According to the allegations of the petition for certiorari, one Grace brought suit against the Southern Eailway Company, to recover damages for the killing of a heifer and two head-of sheep, and for the burning of certain fence, which was sworn to as if it were an ordinary account; and the justice of the peace entered up judgment against the defendant, without any evidence being submitted in the case. In other words, complaint is made that the only, verification of the plaintiff’s demand was the affidavit attached to the statement of account, that the same was just, true, due, and unpaid. It is further alleged that the court rendered judgment in the case in absence of any summons, and overruled the defendant’s motion to dismiss the case upon the ground that there was no legal summons issued or served as required by law. If these complaints of the petitioner in certiorari had been sustained by the answer of the justice, or their truth had been established by traverse (if the justice denied such to be the facts), the judge of the superior court would undoubtedly have sustained the certiorari, instead of dismissing it. If the original summons is not forthcoming when the case is called for trial in the justice’s court, and if it has been lost or destroyed, it is the duty of the justice to have a copy established before proceeding with the trial. If the original is still in existence, and for any reason can not be produced at the time 'of the trial, the court should continue the ease until the original summons can be brought into court. A summons in a justice’s court supplies the place of the petition or declaration in other courts, and is indispensable to the trial. A judgment in the justice’s court is void, where no summons is issued. Gunnels v. Deavours, 54 Ga. 496; Jeffers v. Ware, 72 Ga. 135; Farkas v. Stewart, 73 Ga. 90; Peeples v. Strickland, 101 Ga. 831 (29 S. E. 22). ne reason, of the importance of a summons and of its presence at the trial is suggested by the present case. *565Before all else, the summons calling the defendant into court to answer the plaintiff’s demand is indispensable to give jurisdiction to the justice’s court. Should a review of a justice’s court trial be desired, it would be necessary for the summons to be transmitted by copy to a reviewing court.
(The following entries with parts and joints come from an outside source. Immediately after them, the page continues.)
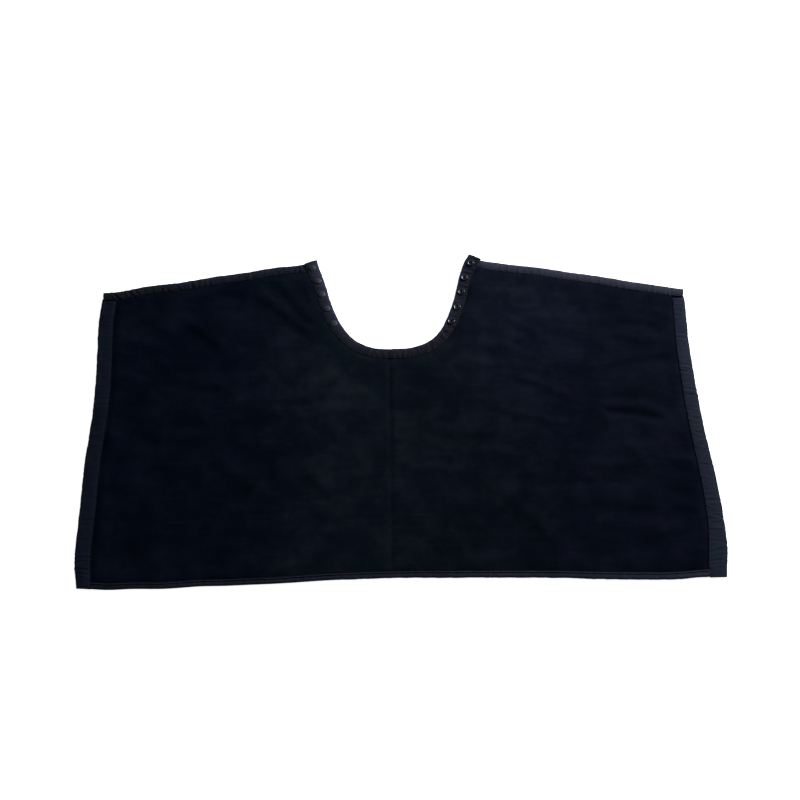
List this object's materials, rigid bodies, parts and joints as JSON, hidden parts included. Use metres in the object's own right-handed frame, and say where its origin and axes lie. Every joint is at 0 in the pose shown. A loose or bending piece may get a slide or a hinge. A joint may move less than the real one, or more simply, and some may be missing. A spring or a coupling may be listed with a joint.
{
  "type": "lead apron",
  "caption": "Wide lead apron of the cape form, laid flat: napped cover over lead vinyl plies, tape-bound edges, U neck closed by press studs, folding at its middle and side lines.",
  "frame": {"origin": "on the surface the apron lies on, under the middle of its bounding box", "axes": "+X from the cap side to the socket side across the width, +Y from the hem to the neck, +Z out of the outer face"},
  "size_m": [0.98, 0.6, 0.0082],
  "materials": {
    "cover_cloth": "matt napped cloth, navy black",
    "lining_cloth": "smooth plain-weave cloth, navy black",
    "lead_vinyl": "lead-loaded flexible vinyl, matt grey",
    "binding_tape": "ribbed binding tape with a slight sheen",
    "stay_cloth": "stiff interlining",
    "snap_steel": "gunmetal-plated press stud",
    "snap_enamel": "satin dark enamel"
  },
  "bodies": {
    "right_front": {"cover_right_front": "cover_cloth", "lead_vinyl_outer_right_front": "lead_vinyl", "lead_vinyl_inner_right_front": "lead_vinyl", "lining_right_front": "lining_cloth", "hem_tape_right_front": "binding_tape", "shoulder_tape_right_front": "binding_tape", "neck_tape_right": "binding_tape", "neck_stay_right": "stay_cloth", "socket_1": "snap_steel", "socket_ring_1": "snap_steel", "socket_2": "snap_steel", "socket_ring_2": "snap_steel", "socket_3": "snap_steel", "socket_ring_3": "snap_steel", "socket_4": "snap_steel", "socket_ring_4": "snap_steel", "socket_5": "snap_steel", "socket_ring_5": "snap_steel"},
    "left_front": {"cover_left_front": "cover_cloth", "lead_vinyl_outer_left_front": "lead_vinyl", "lead_vinyl_inner_left_front": "lead_vinyl", "lining_left_front": "lining_cloth", "hem_tape_left_front": "binding_tape", "shoulder_tape_left_front": "binding_tape", "neck_tape_left": "binding_tape", "neck_stay_left": "stay_cloth", "snap_cap_1": "snap_enamel", "snap_stud_1": "snap_steel", "snap_cap_2": "snap_enamel", "snap_stud_2": "snap_steel", "snap_cap_3": "snap_enamel", "snap_stud_3": "snap_steel", "snap_cap_4": "snap_enamel", "snap_stud_4": "snap_steel", "snap_cap_5": "snap_enamel", "snap_stud_5": "snap_steel"},
    "left_wing": {"cover_left_wing": "cover_cloth", "lead_vinyl_outer_left_wing": "lead_vinyl", "lead_vinyl_inner_left_wing": "lead_vinyl", "lining_left_wing": "lining_cloth", "hem_tape_left_wing": "binding_tape", "shoulder_tape_left_wing": "binding_tape", "side_tape_left": "binding_tape"},
    "right_wing": {"cover_right_wing": "cover_cloth", "lead_vinyl_outer_right_wing": "lead_vinyl", "lead_vinyl_inner_right_wing": "lead_vinyl", "lining_right_wing": "lining_cloth", "hem_tape_right_wing": "binding_tape", "shoulder_tape_right_wing": "binding_tape", "side_tape_right": "binding_tape"}
  },
  "joints": [
    {"name": "centre_fold", "type": "hinge", "parent": "right_front", "child": "left_front", "pos_m": [0, 0, 0.0209], "axis": [0, 1, 0], "range_deg": [0, 180]},
    {"name": "left_side_fold", "type": "hinge", "parent": "left_front", "child": "left_wing", "pos_m": [-0.264, 0, 0.0089], "axis": [0, 1, 0], "range_deg": [0, 180]},
    {"name": "right_side_fold", "type": "hinge", "parent": "right_front", "child": "right_wing", "pos_m": [0.264, 0, 0.0089], "axis": [0, -1, 0], "range_deg": [0, 180]}
  ]
}
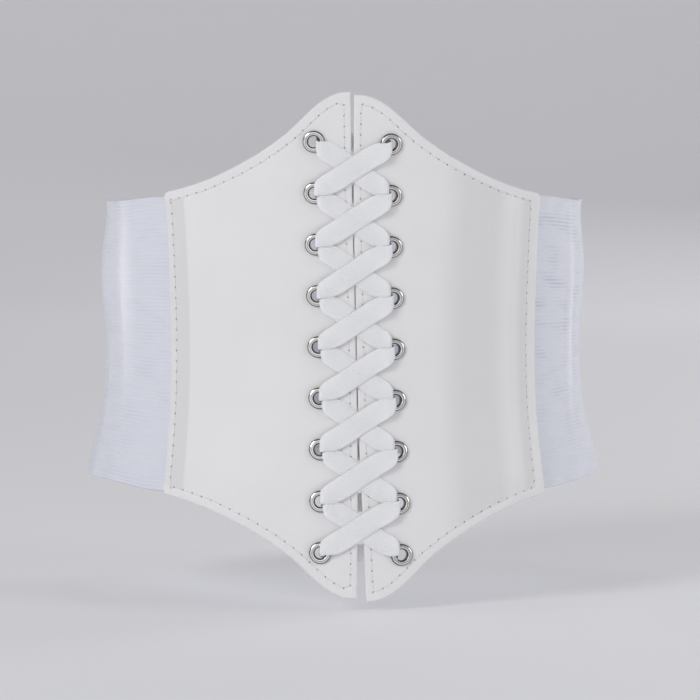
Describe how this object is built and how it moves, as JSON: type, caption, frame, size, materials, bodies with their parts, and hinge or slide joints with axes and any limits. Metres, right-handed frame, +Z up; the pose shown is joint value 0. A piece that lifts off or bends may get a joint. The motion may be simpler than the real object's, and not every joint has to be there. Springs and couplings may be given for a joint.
{
  "type": "corset belt",
  "caption": "Laced corset belt: two pointed front panels, metal eyelets, a flat criss-cross lace and a wide elastic band round the waist.",
  "frame": {"origin": "centre of the waist that the belt goes round, at the middle of the belt's height", "axes": "+Z up along the wearer's body, -Y out of the laced front, +X to the right seen from the front"},
  "size_m": [0.2412, 0.1887, 0.2292],
  "materials": {
    "faux_leather": "smooth satin",
    "elastic_webbing": "fine ribbed",
    "lace_tape": "soft woven",
    "eyelet_metal": "polished nickel"
  },
  "bodies": {
    "root": {"front_panel_left": "faux_leather", "front_panel_right": "faux_leather", "elastic_band_left": "elastic_webbing", "elastic_band_right": "elastic_webbing", "eyelet_left_1": "eyelet_metal", "eyelet_left_2": "eyelet_metal", "eyelet_left_3": "eyelet_metal", "eyelet_left_4": "eyelet_metal", "eyelet_left_5": "eyelet_metal", "eyelet_left_6": "eyelet_metal", "eyelet_left_7": "eyelet_metal", "eyelet_left_8": "eyelet_metal", "eyelet_left_9": "eyelet_metal", "eyelet_right_1": "eyelet_metal", "eyelet_right_2": "eyelet_metal", "eyelet_right_3": "eyelet_metal", "eyelet_right_4": "eyelet_metal", "eyelet_right_5": "eyelet_metal", "eyelet_right_6": "eyelet_metal", "eyelet_right_7": "eyelet_metal", "eyelet_right_8": "eyelet_metal", "eyelet_right_9": "eyelet_metal", "lace": "lace_tape", "back_closure": "faux_leather"}
  },
  "joints": []
}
In response to the writ of certiorari in the present case, the justice first answered by merely saying that he sent up copies of all the proceedings in the case. This answer was made on August 16, 1907. To this answer counsel for the petitioner in certiorari filed exceptions, specifying that the answer of the justice was defective, in that he failed to send up the original summons and other proceedings with his answer, and because he failed to answer any of the averments of the petition or to state whether these averments are true or not, because his answers contain no response from which it can be determined whether the averments of the petition are intended to be verified or denied. In these exceptions the counsel for the petitioner in certiorari recognized that the answer of the justice must at last control the reviewing court in determining what really transpired in the court in which the case was originally tried. And no principle is better settled. In the determination of alleged errors on certiorari, the answer of the justice furnishes to the court the only authoritative information as to what occurred in the trial sought to be reviewed. Assignments of error in a petition for certiorari, which are not verified by the answer of the justice, present nothing for the consideration of the superior court.

In response to these. exceptions the justice filed another answer as follows: “The case was called for trial in justice court of the 1357th district, G. M., on the 24th day of May, 1907. Counsel for the defendants called for the original papers in said case, and the constable, J. B. Marchman, stated that he forgot the papers and left them at home. Counsel then stated the case could not.be tried without the original papers. The court then called W. A. Grace, who stated that the defendants knew of said suit and had offered him a compromise, provided he would pay the costs in said case. The court then told the counsel for the defendants that if he could show that there was not due notice, then the case would be continued, but in default to do this the court would give judgment. Then counsel gave notice of certiorari, in which there was filed with the court a petition of certiorari, and the court has not *566the averments present, but this is the status of the ease. The court has made diligent search for the originals and can not find them, as the same are lost or misplaced. The court thinks the papers were burned by the cleaning out of the house áfter an epidemic of measles had gone through the family.” He attempted to account for the failure to send up the original paper, but he did not show that any judgment was rendered against the defendants; and therefore did not show anything which gave the petitioner in certiorari a right to complain. As the answer to the writ of certiorari in the present case does not verify the statement in the plaintiff’s petition, that the judgment was rendered against it in the justice’s court, the .judge of the superior court, in dismissing the petition for certiorari, did not commit any error of which the petitioner in certiorari could justly complain.

It did not appear from the answer of the justice what disposition, if any, was made of the case before him, or that any judgment was rendered and entered by him, so far as can be drawn from the answer. Even if his statement that he would give judgment is to be taken as meaning anything, it can be as well presumed, especially in view of the absence of any evidence in the lower court, that the judgment which he intended to enter or did enter was in favor of the defendant, as that it was in favor of the plaintiff. See Stoner v. Magins, 116 Ga. 797 (43 S. E. 45); W. & A. R. Co. v. Clark, 2 Ga. App. 346 (58 S. E. 510).

The petitioner in certiorari had excepted once. It should have excepted again and forced the magistrate to answer definitely and exactly as to what kind of judgment, if any, was entered, so as to show the judge of the superior court that there had been a final disposition of the case in the court below, — a judgment rendered for the court to 'review. Otherwise the superior court would be without jurisdiction in the premises. By reason of the fact that the petitioner did not again except to the failure of the justice to answer that a final judgment was rendered and to state what judgment was rendered, nor insist that its exception to that effect, already filed, should be answered, neither the superior court nor this court can properly undertake to pass upon the merits of the assignments of error made in the petition for certiorari; and, consequently, there was no error in dismissing the certiorari. The petitioner in certiorari seems either not to have insisted upon his *567exceptions at the time of the hearing, or to have overlooked the fact that no final judgment appeared from the answer, or to have considered that the answer was full enough to imply a final judgment. The fact remains, however, that no final judgment, so far as the answer shows, was ever rendered. Judgment affirmed.